The story follows the life of a robot child named David, the first robot made to love. The First Act of the film shows David introduced to his human family, and all the strange conflicts of love, jealiousy, and even repulsion that occur. These scenes are utterly chilling and creepy while being strangely sweet, and they play on our emotions just as easily as David's programmed whispers of "I love you, mommy" confuse the emotionally precarious mother. In a scene that belongs in film history, the mother finally abandons David in the woods, and he clings to the car screaming as she drives away.
In the Second Act, David joins with Gigilo Joe, and a robotic teddy bear to embark an quest, sort of like a twisted sci-fi vision of the Wizard of Oz. The Third Act catapults us 2000 years into the future, when super-robots discover David in a block of ice. While this future is beautiful and fun to explore, these story sequences aren't nearly as interesting as the first third of the film, and yet there are many many interesting throw-away shots and min-stories which can hold your attention. Spielberg consistantly blurs the difference between humans and robots, and when new characters are introduced the audience is left wondering "is its real?" for more than a few seconds. The acting performances are consistantly brilliant. Not a single bad actor in the film, to be truthful. Jude Law is unfortgetable, and Haley Osment is so good he puts adult actors to shame.

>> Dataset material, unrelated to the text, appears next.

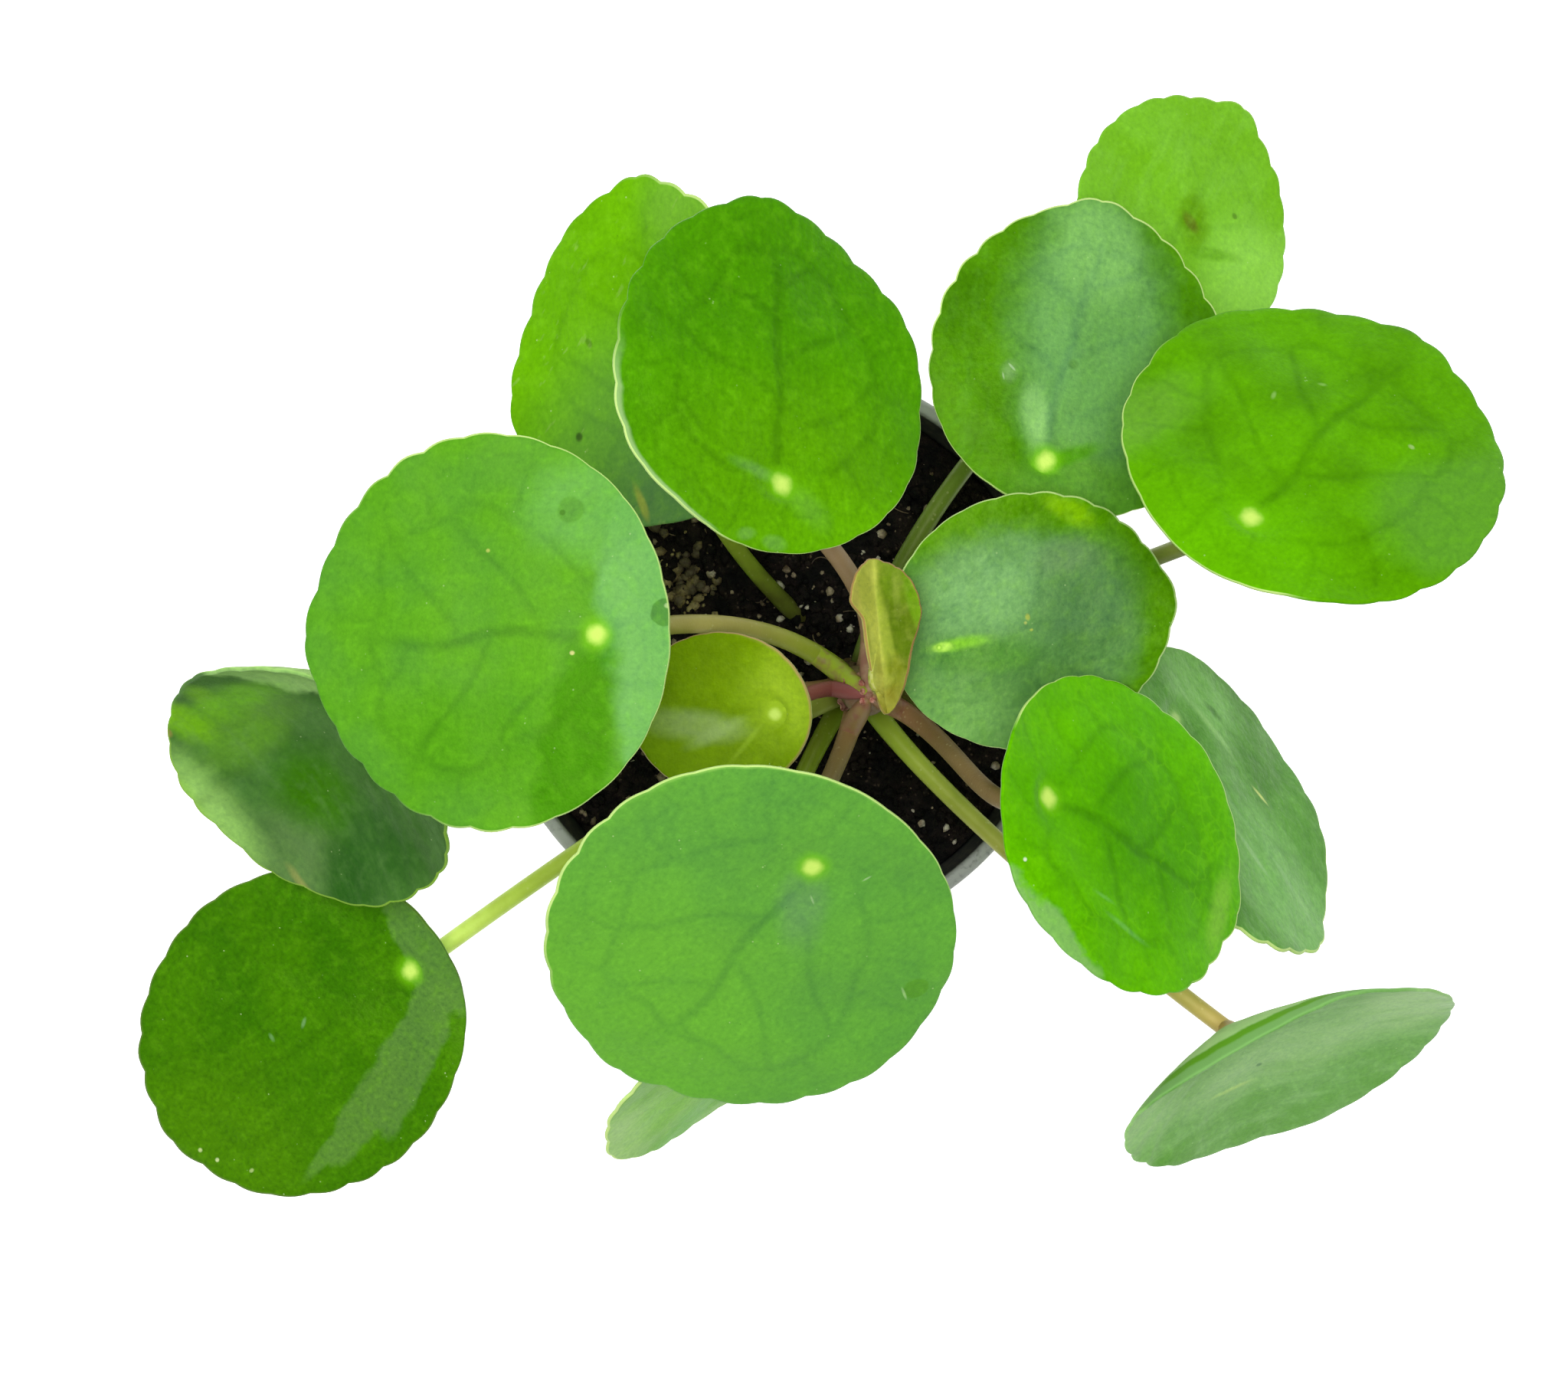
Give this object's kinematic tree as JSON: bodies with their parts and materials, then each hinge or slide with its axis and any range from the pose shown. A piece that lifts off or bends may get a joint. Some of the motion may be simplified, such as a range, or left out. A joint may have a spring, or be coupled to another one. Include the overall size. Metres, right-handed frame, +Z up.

Many have said this movie is both brillant and flawed, and I can agree. There is simply too much to digest the first time you see it. Also, the pacing of the movie is all wrong, and some of the greatest climaxes come early in the film. All this makes for an excellent DVD, though! Now you can simply watch the moments that you feel like, and not sit through the entire saga.
THE DVD - is okay, but not great. Spielberg does not give audio commentaries for his movies, which is a tremendous crime for filmmakers now and in the future. The "making of" documentaries are numerous and detailed, but with a film this complex, I discovered that they simply do not tell us enough. The audio and visual quality of the DVD is excellent.